Nach einer Stunde Wartezeit sind die Absperrungen offen, im Schneckentempo bewegt sich die bunte Pilgerschar auf den Petersplatz zu. Manch einem geht es noch immer zu langsam. „Joa mei, nun laufts zu, sonst soan alle guatn Plätze weg“, drängelt eine Frau mit Regensburger Pilgerschal und Trachtenbluse. Gelassener geht eine Gruppe spanischer Jugendlicher die Sache an. Klar seien sie wegen der Heiligsprechung der Spanierin Maria del Monte Carmelo da, erzählt der 17-jährige Alvaro. Leben und Werk seiner Landsfrau? Alvaro zuckt mit den Schultern und schwenkt die spanische Flagge, die er sich um den Arm gewickelt hat.

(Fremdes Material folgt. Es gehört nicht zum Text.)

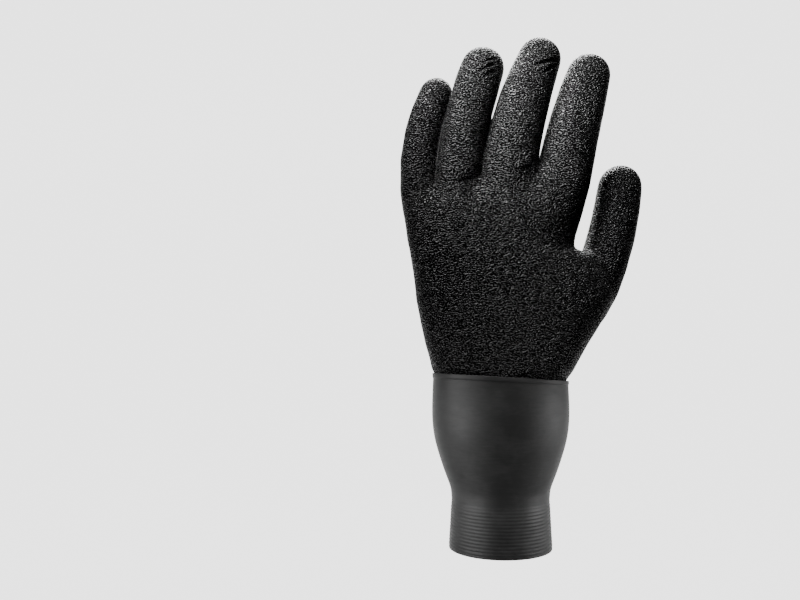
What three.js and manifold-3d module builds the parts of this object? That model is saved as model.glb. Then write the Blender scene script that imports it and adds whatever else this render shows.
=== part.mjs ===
// A dry diving glove for the left hand, standing upright with the back of the hand towards -Y.
// It is two pieces: a hollow hand of textured rubber with five digits, and a smooth bottle-shaped
// wrist cuff that is glued over the hand's sleeve and ends in fine grip ribs round its mouth.
// Millimetres and degrees, +Z up, the origin at the centre of the cuff's mouth.
import * as THREE from "three";
import { mergeVertices } from "three/addons/utils/BufferGeometryUtils.js";
import Module from "manifold-3d";

const wasm = await Module();
wasm.setup();

// Walls and fits
const handWall = 1.5;
const cuffWall = 1.0;
const lapClearance = 0.3;
const lapLength = 20;

// Cuff: outer widths across the hand, depths front to back, and heights above the mouth
const cuffHeight = 105.5;
const mouthWidth = 63.8;
const mouthDepth = 62;
const neckHeight = 32;
const neckWidth = 60.4;
const neckDepth = 56;
const bulgeHeight = 82;
const bulgeWidth = 85.2;
const bulgeDepth = 73;
const edgeWidth = 83.4;
const edgeDepth = 66;

// The cuff's top edge is cut on a slant: higher at the little finger's side and at the back of
// the hand. A lip stands proud along it.
const edgeTilt = 3.4;
const edgePitch = 4.5;
const lipHeight = 2.4;
const lipProud = 0.4;

// Grip ribs round the cuff's mouth
const ribCount = 12;
const ribPitch = 2.05;
const ribProud = 0.35;
const firstRibHeight = 1.6;

// Shoulder of the cuff between neck and bulge: how far up it is, and how far out it has come
const shoulderRows = [
  { rise: 0, out: 0 },
  { rise: 0.1, out: 0.05 },
  { rise: 0.19, out: 0.19 },
  { rise: 0.34, out: 0.42 },
  { rise: 0.49, out: 0.61 },
  { rise: 0.64, out: 0.8 },
  { rise: 0.79, out: 0.93 },
  { rise: 1, out: 1 },
];

// Taper from the bulge to the top edge: how far up it is, and how far in it has come
const taperRows = [
  { rise: 0.5, drawnIn: 0.4 },
  { rise: 1, drawnIn: 1 },
];

// Palm, from the cuff's top edge up to the webs between the fingers
const palmLength = 124.5;
const palmWidth = 116;
const palmDepth = 54;

// Palm sections from the cuff's edge upwards. Up is a share of palmLength, side and wide of half
// palmWidth, back and deep of half palmDepth. Tilt raises the thumb's side and pitch the back of
// the hand, in degrees. The row at 0.605 reaches into the thumb and makes the web between them.
const palmRows = [
  { up: 0.03, side: 0.009, wide: 0.733, back: 0, deep: 1.19, tilt: -2, pitch: 2.5 },
  { up: 0.075, side: 0.028, wide: 0.768, back: 0, deep: 1.14, tilt: -1, pitch: 1 },
  { up: 0.165, side: 0.061, wide: 0.854, back: 0.01, deep: 1.04, tilt: 0, pitch: 0 },
  { up: 0.28, side: 0.109, wide: 0.958, back: 0.03, deep: 0.95, tilt: 0, pitch: 0 },
  { up: 0.385, side: 0.149, wide: 1.04, back: 0.05, deep: 0.89, tilt: 0, pitch: 0 },
  { up: 0.5, side: 0.112, wide: 1.026, back: 0.06, deep: 0.86, tilt: 0, pitch: 0 },
  { up: 0.605, side: 0.007, wide: 0.959, back: 0.06, deep: 0.83, tilt: 0, pitch: 0 },
  { up: 0.637, side: -0.094, wide: 0.87, back: 0.06, deep: 0.82, tilt: 0, pitch: 0 },
  { up: 0.69, side: -0.094, wide: 0.892, back: 0.07, deep: 0.8, tilt: 2, pitch: 0 },
  { up: 0.81, side: -0.078, wide: 0.938, back: 0.09, deep: 0.73, tilt: 5, pitch: 0 },
  { up: 0.89, side: -0.052, wide: 0.975, back: 0.1, deep: 0.62, tilt: 8.5, pitch: 0 },
  { up: 0.945, side: -0.043, wide: 0.97, back: 0.1, deep: 0.49, tilt: 10.5, pitch: 0 },
  { up: 0.98, side: -0.043, wide: 0.9, back: 0.1, deep: 0.33, tilt: 10.5, pitch: 0 },
  { up: 1, side: -0.043, wide: 0.78, back: 0.1, deep: 0.15, tilt: 10.5, pitch: 0 },
];

// Where the palm is thinner than this many walls it is solid, as at the webs.
const wallsOfSolidWeb = 6;

// The middle finger: its length from the root inside the palm, and its width and depth at the tip
const fingerLength = 115.4;
const fingerWidth = 26.6;
const fingerDepth = 24.8;

// Digits, from the little finger to the thumb. The root lies inside the palm: across is a share of
// palmWidth, back of palmDepth and up of palmLength. Length, width and depth are shares of the
// middle finger's, at the root, at the web where the digit comes free, and at the tip. Lean is the
// angle towards the thumb's side, curl the angle towards the palm and roll the turn about the
// digit's own axis, in degrees.
const digits = [
  {
    across: -0.408, back: 0.125, up: 0.72, length: 0.932,
    rootWidth: 0.714, webWidth: 0.812, tipWidth: 0.789,
    rootDepth: 0.726, webDepth: 0.887, tipDepth: 0.831,
    rootLean: -12, tipLean: 27.2, rootCurl: 2.5, tipCurl: 15.3, roll: 0,
  },
  {
    across: -0.243, back: 0.054, up: 0.802, length: 0.995,
    rootWidth: 0.94, webWidth: 1.038, tipWidth: 1,
    rootDepth: 1.008, webDepth: 1.048, tipDepth: 0.992,
    rootLean: 2.6, tipLean: 22.4, rootCurl: -1.4, tipCurl: 19.4, roll: 0,
  },
  {
    across: 0.02, back: -0.023, up: 0.85, length: 1,
    rootWidth: 1.128, webWidth: 1.278, tipWidth: 1,
    rootDepth: 1.008, webDepth: 1.089, tipDepth: 1,
    rootLean: 5.2, tipLean: 26.3, rootCurl: 2.8, tipCurl: 18, roll: 0,
  },
  {
    across: 0.281, back: 0.042, up: 0.73, length: 1.038,
    rootWidth: 1.09, webWidth: 1.278, tipWidth: 1.008,
    rootDepth: 1.048, webDepth: 1.109, tipDepth: 1.008,
    rootLean: 9.5, tipLean: 20.2, rootCurl: -3.9, tipCurl: 20.9, roll: 0,
  },
  {
    across: 0.399, back: 0.094, up: 0.238, length: 0.969,
    rootWidth: 0.789, webWidth: 1.075, tipWidth: 0.992,
    rootDepth: 0.887, webDepth: 1.129, tipDepth: 0.968,
    rootLean: 30.6, tipLean: 4.8, rootCurl: 4.2, tipCurl: 8.7, roll: 15,
  },
];

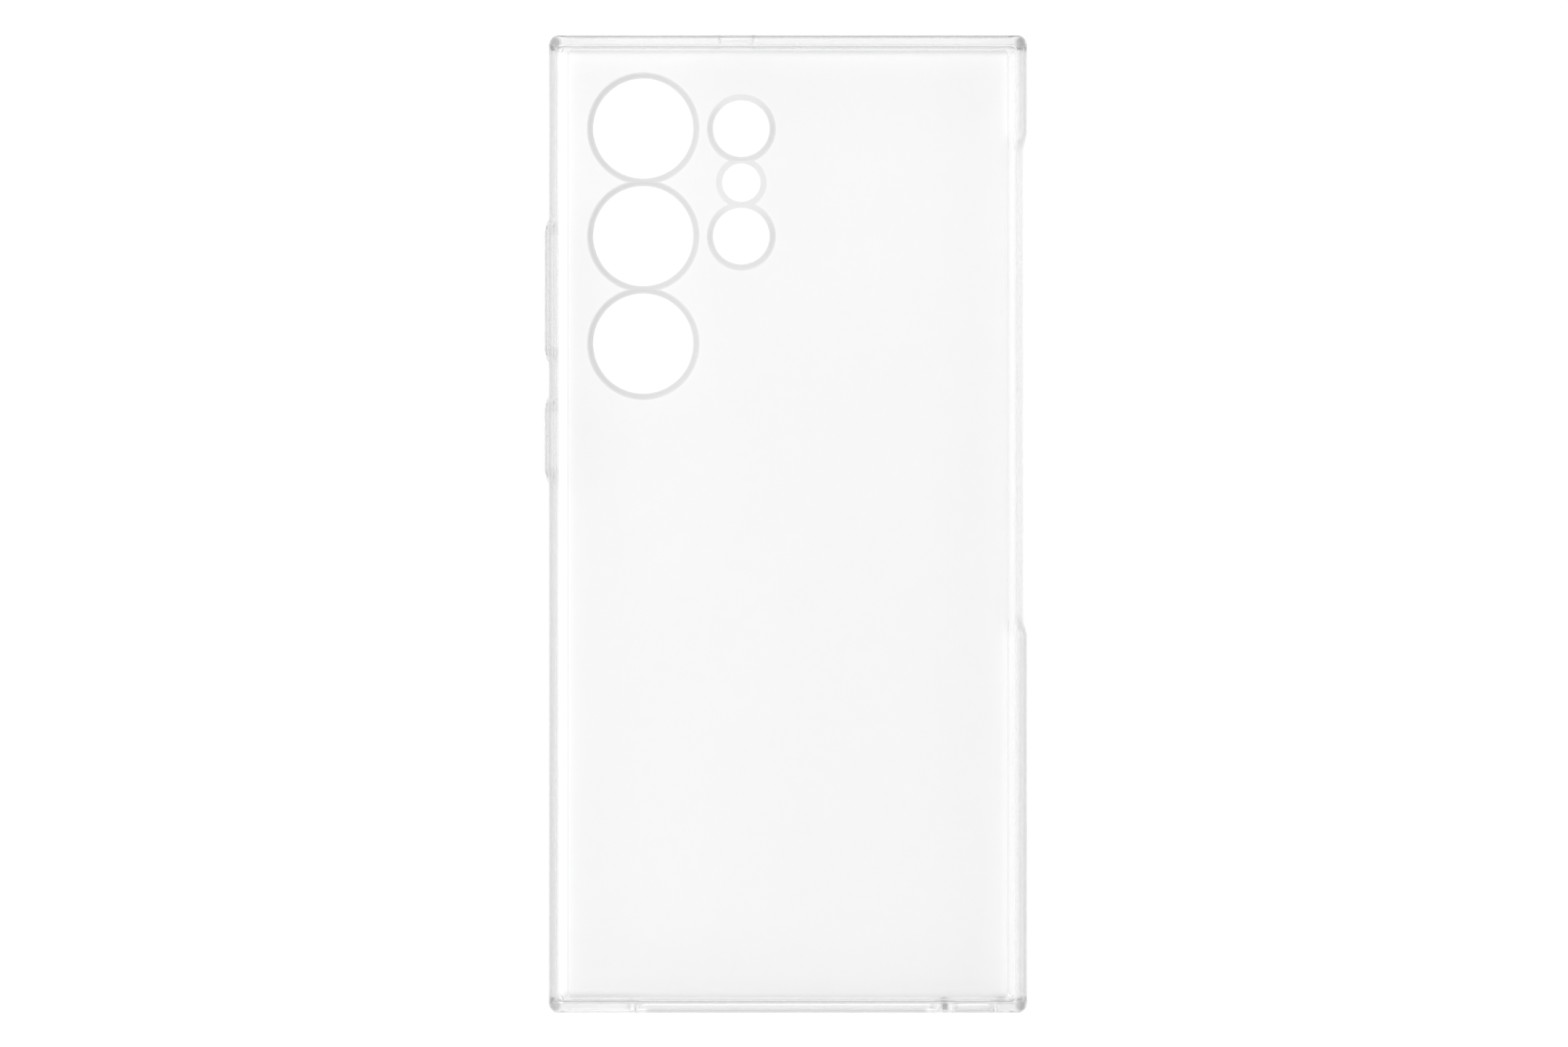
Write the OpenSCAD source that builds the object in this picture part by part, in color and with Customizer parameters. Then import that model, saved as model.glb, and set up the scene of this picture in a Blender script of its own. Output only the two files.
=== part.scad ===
// Clear two-shot case for a large square-cornered phone.
// The case lies face down: the front rim is on z = 0, the outside of the back looks up (+Z),
// the top of the phone is +Y, and the keys are on the -X side.

/* [Phone] */
// Width of the phone that the case holds
phone_w = 78.1; // [77:0.1:80]
// Height of the phone
phone_h = 163.4; // [162:0.1:166]
// Thickness of the phone
phone_t = 8.9; // [8.5:0.1:9.5]
// Radius of the phone's corners, seen from the back
phone_corner_r = 1.2; // [0.8:0.1:1.5]
// Radius of the phone's long edges
phone_side_r = 0.7; // [0.5:0.1:1.6]
// Radius of the phone's short edges
phone_end_r = 1.1; // [0.6:0.1:1.3]

/* [Shell] */
// Wall on the side that carries the keys
key_side_wall = 1.45; // [1.3:0.05:1.8]
// Wall on the plain side, where it is full
plain_side_wall = 1.95; // [1.8:0.05:2.3]
// Wall at the top and the bottom
end_wall = 1.5; // [1.3:0.05:1.8]
// Thickness of the back
back_t = 1.3; // [1.1:0.05:1.6]
// Thickness of the front lip that holds the phone in
lip_t = 1.3; // [1.1:0.05:1.6]
// Reach of the front lip over the long edges of the display
lip_side = 0.9; // [0.6:0.1:1.3]
// Reach of the front lip over the short edges of the display
lip_end = 1.0; // [0.8:0.1:1.6]
// Radius of the shell's corners, seen from the back
corner_r = 1.7; // [1.5:0.1:2.5]
// Radius where the back turns into the long walls
shoulder_r = 3.1; // [2.5:0.1:3.4]
// Radius where the back turns into the short walls
end_r = 1.0; // [0.6:0.1:1.2]
// Radius of the rim's outer edge
rim_r = 0.8; // [0.4:0.1:1]

/* [Back panel] */
// Gap in plan from the outside of a long wall to the hard panel's face
panel_side_in = 3.3; // [3.2:0.05:3.6]
// Gap in plan from the outside of a short wall to the hard panel's face
panel_end_in = 2.2; // [2.1:0.05:2.6]
// Width of the tongue that the frame is moulded over
tongue_w = 0.7; // [0.5:0.05:0.9]
// Thickness of that tongue
tongue_t = 0.6; // [0.4:0.05:0.7]
// Radius of the panel's corners
panel_corner_r = 1.6; // [1.2:0.1:2.5]
// Radius of the tongue's corners
tongue_corner_r = 0.9; // [0.8:0.1:2.3]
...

Dann beginnt die Messe. Alle Pilger haben es auf den Platz geschafft, 80.000 sind es nach vatikanischen Angaben, die Menge steht dicht gedrängt. Schnell werden noch einige Erinnerungsfotos geschossen, im Hintergrund der Petersdom. Trotz des Trubels, der bunten Fahnen und Halstücher – einige Besucher wecken besondere Aufmerksamkeit. In traditionelle indianische Kleider gehüllt und mit Federkopfschmuck sind Pilger aus den USA und Kanada angereist, um die Heiligsprechung der Mohawk-Indianerin mitzuerleben.

Zu ihnen gehört William Voelker aus Oklahoma, sein indianischer Name: Wahathuweeka. Still steht er im hinteren Teil des Platzes, lässt das Geschehen auf sich wirken. In seinem weiten Umhang, der verzierten Hose, Ledermokassins und einer Pelzmütze zieht er Fotografen magisch an. Doch er nimmt sie nicht wahr. „Das ist ein großer Tag heute“, sagt er. Er ist als Vertreter seines Stammes, der Comanche Nation, angereist. 15.000 von ihnen leben in Amerika. „Das hier ist wichtig.“ Wahathuweeka hat Tränen in den Augen.

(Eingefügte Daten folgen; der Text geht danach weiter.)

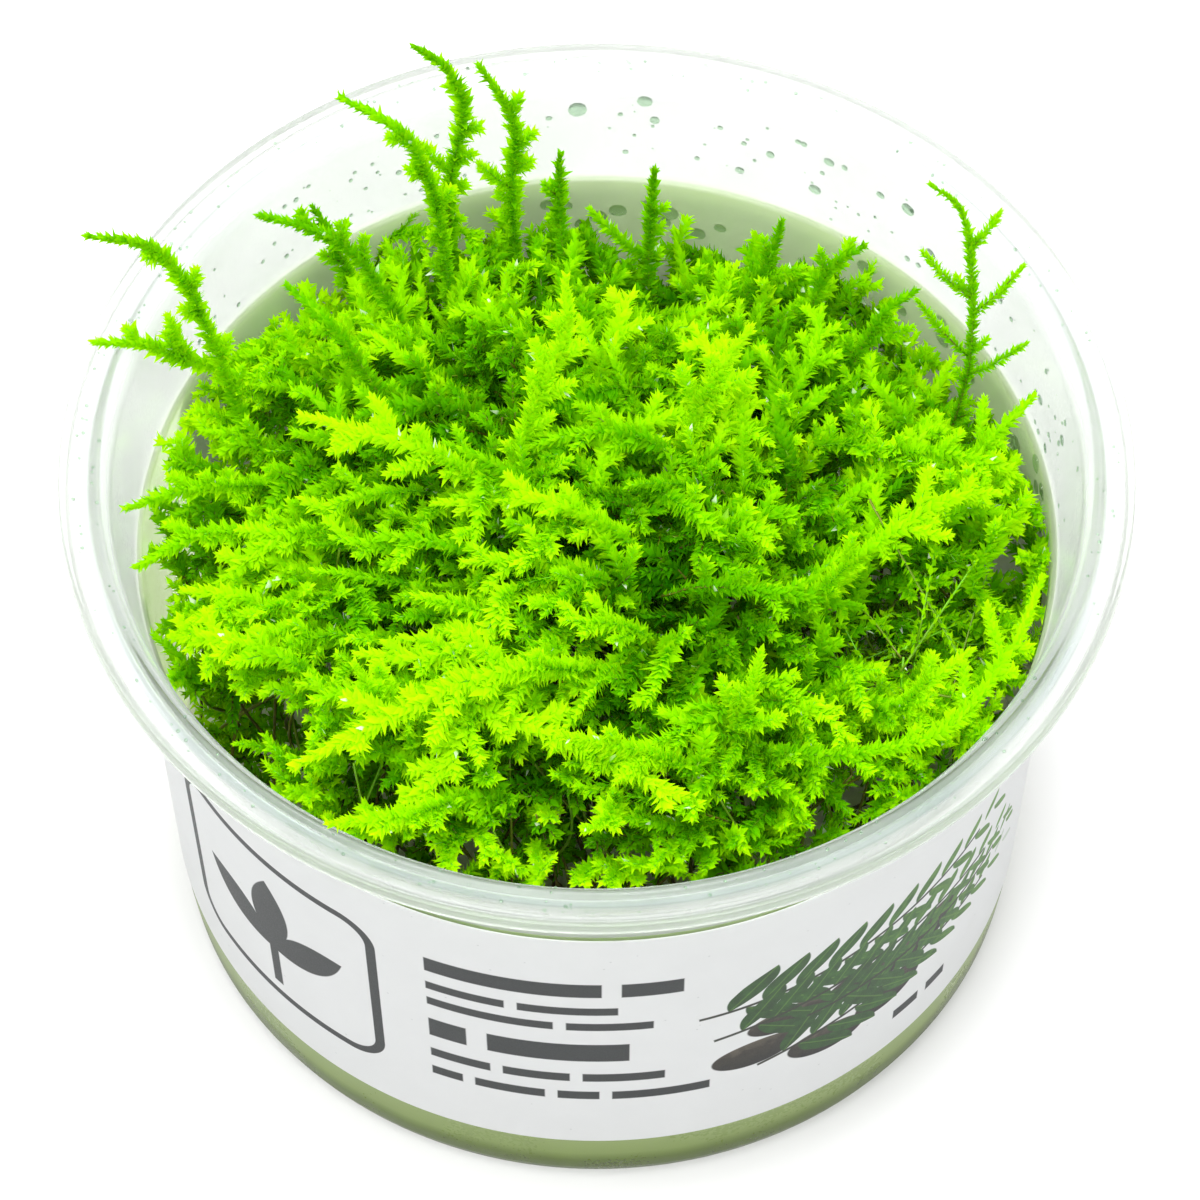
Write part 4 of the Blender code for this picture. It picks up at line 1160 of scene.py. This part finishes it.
def make_lights():
    """An even white studio, a soft key from above and a weak lamp from behind."""
    world = bpy.data.worlds.new("studio")
    world.use_nodes = True
    sky = world.node_tree.nodes["Background"].inputs
    sky["Color"].default_value, sky["Strength"].default_value = (1.0, 1.0, 1.0, 1.0), 0.95
    bpy.context.scene.world = world
    area_light("key", (-0.08, -0.12, 0.8), (0.0, 0.0, 0.05), 0.6, 7.0)
    area_light("back", (0.25, 0.5, 0.5), (0.0, 0.0, 0.04), 0.5, 1.5)


def limit_bounces():
    """Few bounces are enough for thin leaves and one milky wall."""
    cycles = bpy.context.scene.cycles
    cycles.max_bounces = 6
    cycles.diffuse_bounces = 3
    cycles.glossy_bounces = 2
    cycles.transmission_bounces = 5
    cycles.transparent_max_bounces = 8
    cycles.use_light_tree = False
    cycles.debug_use_spatial_splits = True


def make_camera():
    turn = math.radians(CAMERA_ELEVATION)
    view = Vector((0.0, math.cos(turn), -math.sin(turn)))
    up = Vector((0.0, math.sin(turn), math.cos(turn)))
    data = bpy.data.cameras.new("camera")
    data.sensor_width = 36.0
    data.lens = CAMERA_LENS
    data.clip_start, data.clip_end = 0.05, 20.0
    camera = linked("camera", data)
    aim = Vector((CAMERA_ASIDE, 0.0, CUP_HEIGHT * MM))
    camera.location = aim - view * CAMERA_DISTANCE + up * CAMERA_LIFT
    camera.rotation_euler = (math.pi / 2 - turn, 0.0, 0.0)
    bpy.context.scene.camera = camera


def dress(piece, slot, *nodes):
    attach(piece, "root")
    if nodes:
        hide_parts(*nodes)


def main():
    make_camera()
    make_stage()
    make_lights()
    limit_bounces()
    bpy.context.scene.view_settings.view_transform = "Standard"
    cup, drops = make_cup(plastic_material()), make_drops(water_material())
    cup.visible_shadow = drops.visible_shadow = False  # clear plastic and water hardly dim the moss
    dress(cup, "plastic", "cup")
    dress(make_label(label_material()), "label", "label")
    dress(make_gel(gel_material()), "gel", "gel")
    looks = (leaf_material(), stem_material())
    for piece in make_canopy(looks) + make_inside(looks):
        dress(piece, "moss_inner", "moss_mat")
    for number, name in enumerate(SHOOTS):
        dress(make_long_shoot(number, name, looks), "moss_shoots", name)
    dress(drops, "plastic")


main()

In seiner Predigt würdigt der Papst in verschiedenen Sprachen das Leben und Wirken der sieben Seligen, hebt ihre Bedeutung für die Gläubigen von heute hervor. Als Tekakwitha an der Reihe ist, brandet Applaus auf. Die erste heilige Indianerin, so der Papst, sei den Traditionen ihres Volkes treu geblieben, auch wenn sie dessen religiöse Überzeugungen abgelehnt habe.

Die Messe neigt sich dem Ende entgegen, die Sonne scheint heiß auf den Petersplatz, einige Pilger spannen Schirme auf, wickeln sich Tücher um den Kopf. Wahathuweeka steht kerzengrade, das Haupt mit der Pelzmütze stolz erhoben. „Unsere Geschichte, die Vergangenheit von Indianern und katholischer Kirche, war schwierig. Der heutige Tag hat etwas Heilendes“, sagt er und lächelt.